▶ Work instructions: Please print all of the material below, word for word.

▶ Information supplied:
↓↓↓
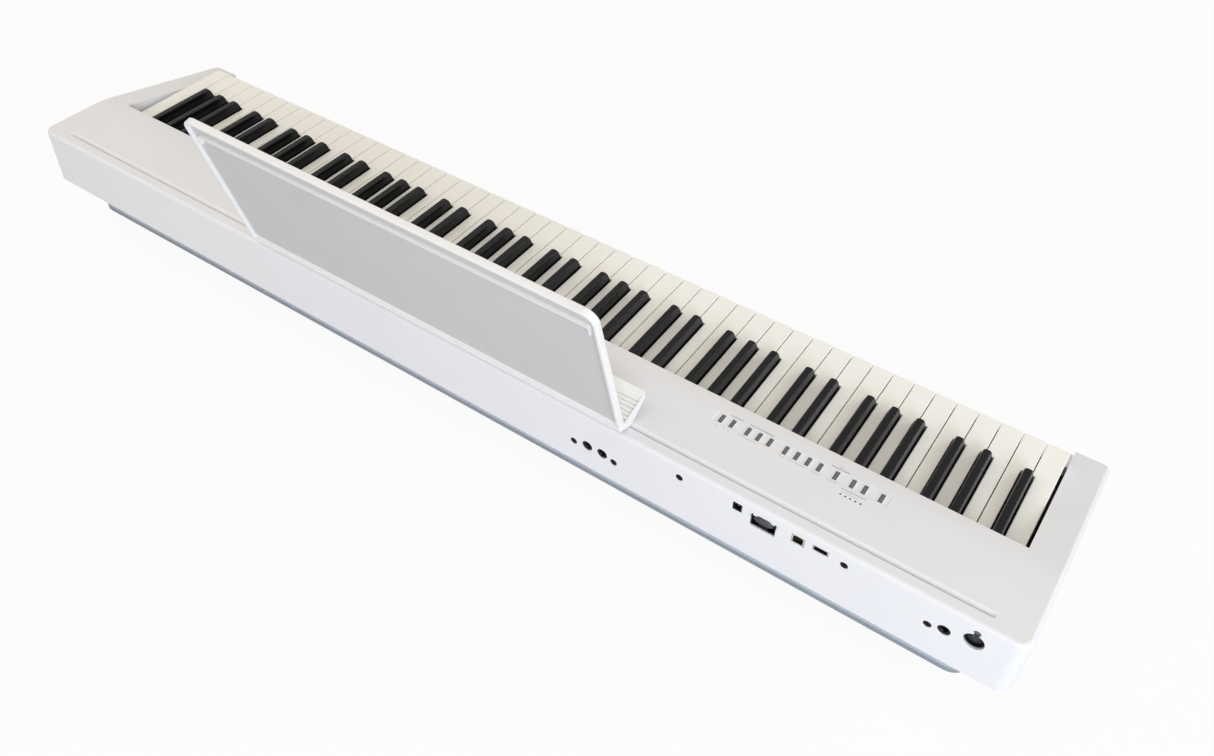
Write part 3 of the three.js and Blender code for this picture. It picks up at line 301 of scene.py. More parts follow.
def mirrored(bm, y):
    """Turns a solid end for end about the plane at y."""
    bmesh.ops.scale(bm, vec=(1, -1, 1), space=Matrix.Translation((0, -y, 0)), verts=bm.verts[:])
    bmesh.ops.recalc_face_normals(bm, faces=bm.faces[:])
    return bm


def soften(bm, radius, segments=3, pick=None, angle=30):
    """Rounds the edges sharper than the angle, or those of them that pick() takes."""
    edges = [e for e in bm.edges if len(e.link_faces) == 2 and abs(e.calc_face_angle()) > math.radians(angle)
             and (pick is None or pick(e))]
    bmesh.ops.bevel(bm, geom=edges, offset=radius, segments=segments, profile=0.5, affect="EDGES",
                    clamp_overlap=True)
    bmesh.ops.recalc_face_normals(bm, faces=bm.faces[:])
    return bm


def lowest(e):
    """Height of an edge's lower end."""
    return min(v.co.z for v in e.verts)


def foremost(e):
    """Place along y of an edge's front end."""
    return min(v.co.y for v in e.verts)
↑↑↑
▶ Answer below:
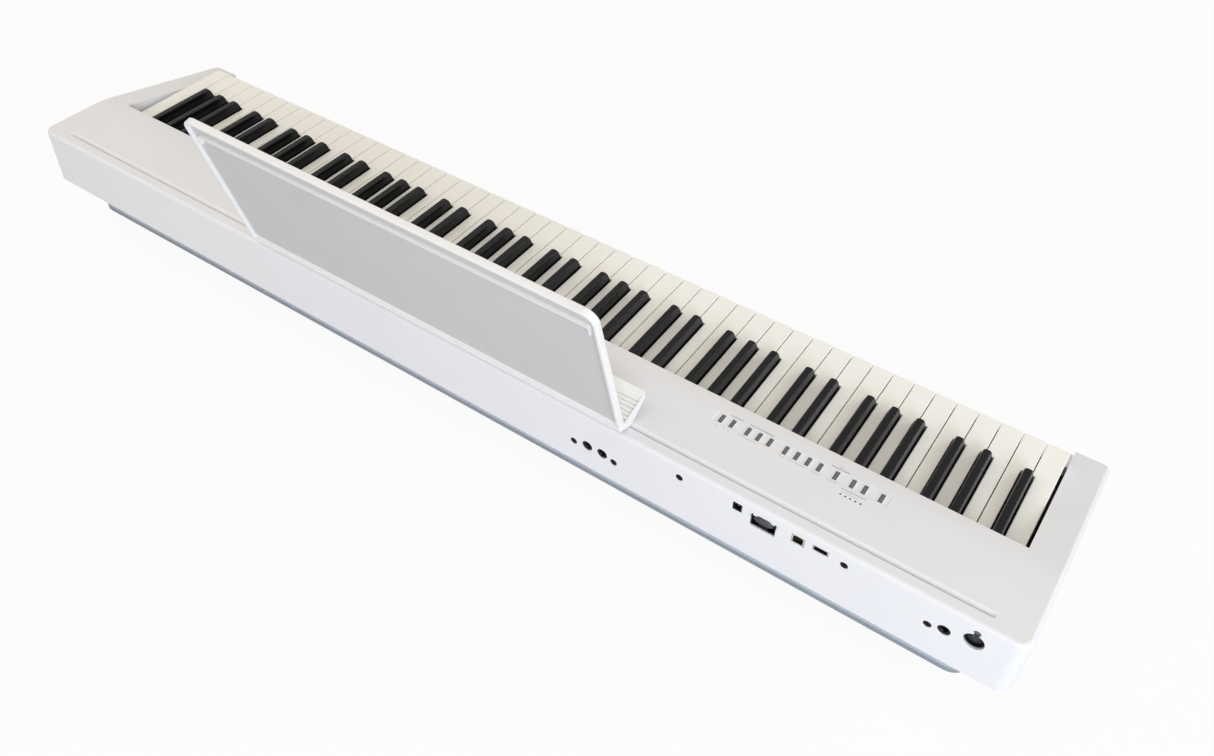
Write part 3 of the three.js and Blender code for this picture. It picks up at line 301 of scene.py. More parts follow.
def mirrored(bm, y):
    """Turns a solid end for end about the plane at y."""
    bmesh.ops.scale(bm, vec=(1, -1, 1), space=Matrix.Translation((0, -y, 0)), verts=bm.verts[:])
    bmesh.ops.recalc_face_normals(bm, faces=bm.faces[:])
    return bm


def soften(bm, radius, segments=3, pick=None, angle=30):
    """Rounds the edges sharper than the angle, or those of them that pick() takes."""
    edges = [e for e in bm.edges if len(e.link_faces) == 2 and abs(e.calc_face_angle()) > math.radians(angle)
             and (pick is None or pick(e))]
    bmesh.ops.bevel(bm, geom=edges, offset=radius, segments=segments, profile=0.5, affect="EDGES",
                    clamp_overlap=True)
    bmesh.ops.recalc_face_normals(bm, faces=bm.faces[:])
    return bm


def lowest(e):
    """Height of an edge's lower end."""
    return min(v.co.z for v in e.verts)


def foremost(e):
    """Place along y of an edge's front end."""
    return min(v.co.y for v in e.verts)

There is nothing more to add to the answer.